Revision didn’t take all that long either. A month or two. I worked, as I tend to do, exclusively on this. Douglas Myles really consumed me. I wanted his world to be as amazing as he was and literally seven days a week I tried to make that happen.

The real story is how long the book sat, unpublished and nearly forgotten by its author. I am pretty sure the earliest completed version of it was part of a collection of stories I sent out in the summer of 2003; obviously, it didn’t get published. (Though the press, I point out with no glee, is no longer, so I got lucky by their rejection.) I sent that collection out to some contests, and tried too with some novella contests-no luck. I even sent out the novella to an online journal that specializes in longer works. Again, same story. That Scott Douglass (it just occurred to me that he has nearly the same last name as my central character’s first name) of Main Street Rag asked me if I had a novella to submit to their nascent novella series, and that he and Craig Renfroe said yes to it still strikes me as the most unlikely of dreams coming true.

O’Shea: Anything you’d like to discuss that I neglected to ask you about?

Williams: One thing that I have yet to hear about in the reviews and responses The Mimic’s Own Voice has generated is a discussion about the anonymous scholar narrator.

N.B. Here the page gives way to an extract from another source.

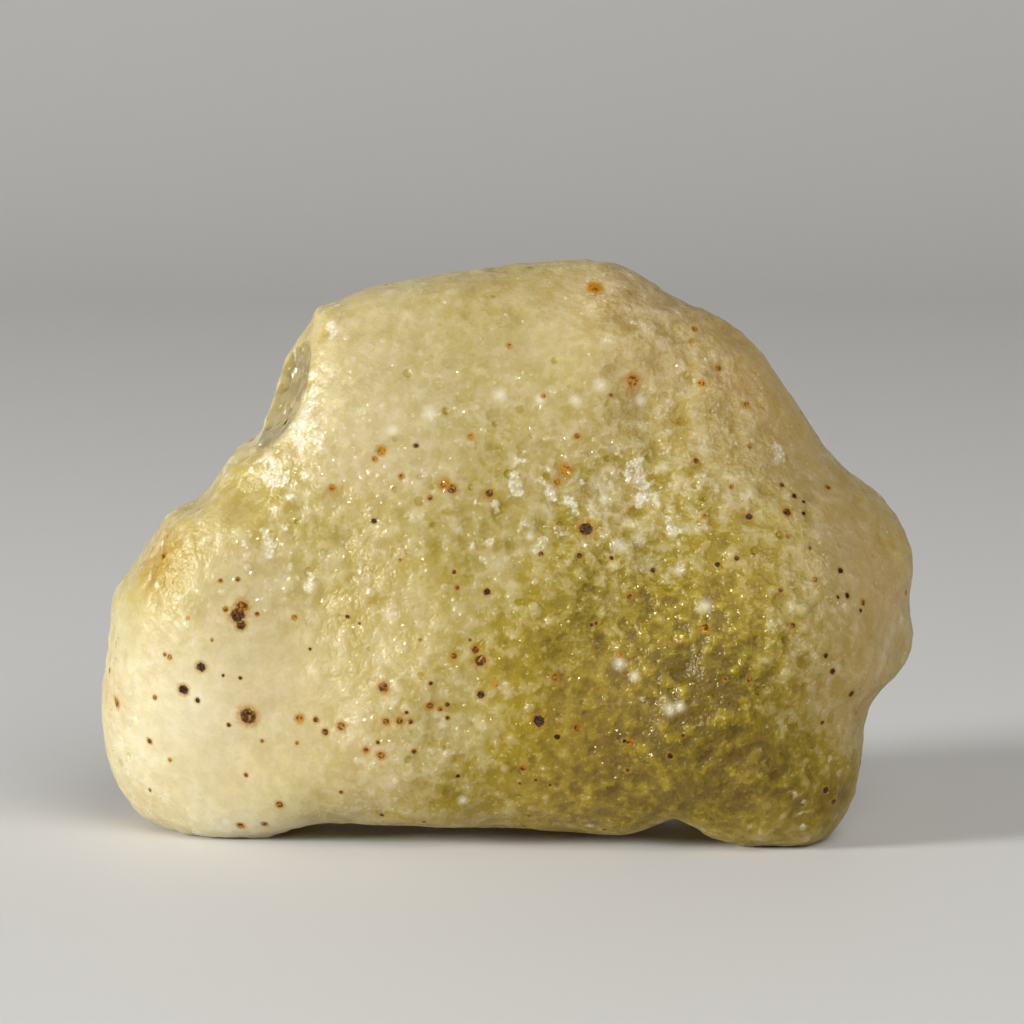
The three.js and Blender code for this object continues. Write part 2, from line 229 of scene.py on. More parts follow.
MIDDLE_SPECKS = [
    (381.4, 451, 4.5, 0.2), (374.8, 459, 2.7, 0.3), (416, 445.6, 2.6, 0.8), (332, 487.5, 3, 0.2),
    (401.5, 476.6, 3, 0.25), (445, 485, 5.5, 0.2), (452, 489, 5, 0.45), (489.5, 493.3, 4.2, 0.5),
    (430, 497.8, 3, 0.3), (470.5, 436.8, 3, 0.2), (565.4, 470, 6.2, 0.1), (557, 482.5, 3.5, 0.2),
    (577, 436, 3, 0.2), (585.8, 529, 7, 0.7), (579.4, 555.6, 2.8, 0.9), (611.5, 558, 2.3, 1.0),
    (541, 554, 2.7, 0.5), (487, 591.8, 3.6, 1.0), (454.2, 571.9, 2.2, 0.7), (457, 587.5, 2.6, 0.4),
    (480.5, 660.4, 6, 0.5), (475.3, 649.7, 4, 0.5), (454, 656, 3, 0.5), (383.4, 687.6, 5.5, 0.4),
    (481, 694.8, 4.2, 0.7), (495.5, 684.6, 2.6, 0.2), (430, 705.6, 4, 0.3), (440, 709, 2.7, 0.4),
    (447.7, 718, 2.2, 0.6), (386, 721.7, 3.6, 0.4), (399.5, 721, 3.5, 0.35), (410.5, 721.7, 2.7, 0.4),
    (539, 720.9, 6, 0.9), (557, 736.8, 3.2, 1.0), (577.3, 728, 3.7, 0.5), (554.8, 677.2, 3.6, 0.35),
    (523, 768, 3.7, 0.3), (457.9, 776, 2.4, 1.0), (381, 755.4, 4, 0.35), (632.6, 381, 6.5, 0.15),
    (611.2, 395.4, 2.2, 0.3), (509.3, 345.8, 2.7, 0.2), (595, 288, 7, 0.05), (382, 815, 2.4, 0.6),
    (431, 683.4, 2.2, 0.6), (447.4, 704.5, 2.5, 0.6), (406.7, 712.5, 2, 0.6), (366, 750, 3, 0.2),
    (414, 751.5, 2.6, 0.4), (378, 742.4, 2.2, 0.5), (424, 822, 2.2, 0.5), (519.7, 783.5, 1.8, 0.6),
    (535.7, 780, 1.8, 0.6), (550, 785, 1.8, 0.6), (524.5, 826, 2.2, 0.5), (543.4, 396.2, 2.2, 0.3),
    (591.4, 625, 2.2, 0.5), (470, 640, 1.6, 0.6), (420, 640, 1.6, 0.5), (400, 560, 1.7, 0.4),
]
RIGHT_SPECKS = [
    (624.3, 741, 2.4, 1.0), (629.6, 742.4, 3.7, 0.25), (670.2, 756, 3.2, 1.0), (653, 570.3, 2.6, 0.8),
    (705.3, 627.3, 3.6, 0.5), (749.6, 680, 2.6, 0.4), (725, 679.6, 2.2, 0.5), (717.2, 564.7, 3, 0.9),
    (736.5, 558.2, 2.6, 0.9), (704.6, 516, 2.6, 0.3), (695.7, 461, 3, 0.4), (731.4, 487, 2.6, 0.3),
    (749, 516.7, 3.7, 0.75), (782, 485, 2.7, 0.5), (794.2, 496, 2.8, 0.9), (803.7, 513.5, 2.3, 1.0),
    (787, 512, 4.6, 0.45), (781.1, 590.2, 2.6, 0.5), (792.9, 625.4, 2.7, 0.6), (827.8, 487.3, 3, 0.4),
    (840.4, 570.7, 3.2, 0.85), (847.2, 595.6, 2.8, 1.0), (863, 602.7, 3.2, 0.3),
    (860.8, 610.6, 2.2, 0.9), (838, 597.2, 2, 0.9), (825.7, 655.7, 2.7, 0.9), (832.5, 671.4, 3.2, 0.7),
    (851.7, 694, 3.6, 0.8), (825.7, 790, 3.8, 1.0), (834, 802, 3.5, 0.6), (659.5, 828.4, 3.2, 1.0),
    (906, 592.6, 2.7, 0.25), (694.6, 328.8, 3, 0.3), (691.5, 340.8, 2.6, 0.3),
    (718.3, 368.6, 3, 0.3), (701.5, 382.9, 3.6, 0.25), (746.6, 404.6, 3.2, 0.25),
    (803.7, 501.7, 1.9, 1.0), (788, 536.2, 2.2, 0.5), (749.9, 446.4, 2.6, 0.3), (753, 555, 1.9, 0.8),
    (815.2, 579.4, 2.6, 0.4), (683, 735.5, 1.9, 0.8), (627.7, 770, 2.2, 0.6), (619.9, 654.8, 2.6, 0.2),
    (629.5, 596.6, 3, 0.4), (856, 713, 1.9, 0.7), (822.3, 722.6, 2.2, 0.6), (604.6, 829.7, 2.2, 0.6),
    (860.4, 755, 3, 0.5), (860.4, 763, 3, 0.5), (596, 623, 2, 0.5), (810, 548, 1.7, 0.7),
]

# White balls just under the surface of the front: x, y and radius in pixels
WHITE_BALLS = [
    (638.3, 539.5, 9), (619.5, 545.8, 10), (679.7, 570, 8), (604.5, 498.7, 7), (529.7, 536, 6),
    (619, 663, 9), (634.5, 676, 7), (670, 709, 9), (680, 707, 8), (704.7, 606, 10), (589.8, 825.5, 6),
    (463, 800, 7), (443, 725, 6), (391, 614, 11), (654.8, 499, 5), (430, 414, 10), (392, 430, 8),
    (540, 400, 8), (600, 385, 9), (575, 400, 8), (640, 400, 8), (500, 395, 9), (310, 585, 9),
]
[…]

John Stazinski gets it right that the narrator, in the world of the novella, is a “Comedic Studies scholar” but to my knowledge, no one has commented much on him. And to me he’s as much a mimic as Douglas, as any young scholar or even student who has to go through the paces of speaking with a bunch of others voices to speak for his point of view. That’s another thing I love about John’s review: He speaks of how the book turns on the idea of the notion of how all of us are nothing like a stable or consistent self but instead a “pastiche of voices.” But while I’m not saying that we’re all mimics, I am, or at least I thought I was, through both Douglas and the narrator, trying to have fun while exploring the notion of trying to find one’s voice through the use of other’s voices. I’m still trying to find my own, to be quite honest.

Thanks again, Tim. This was a blast.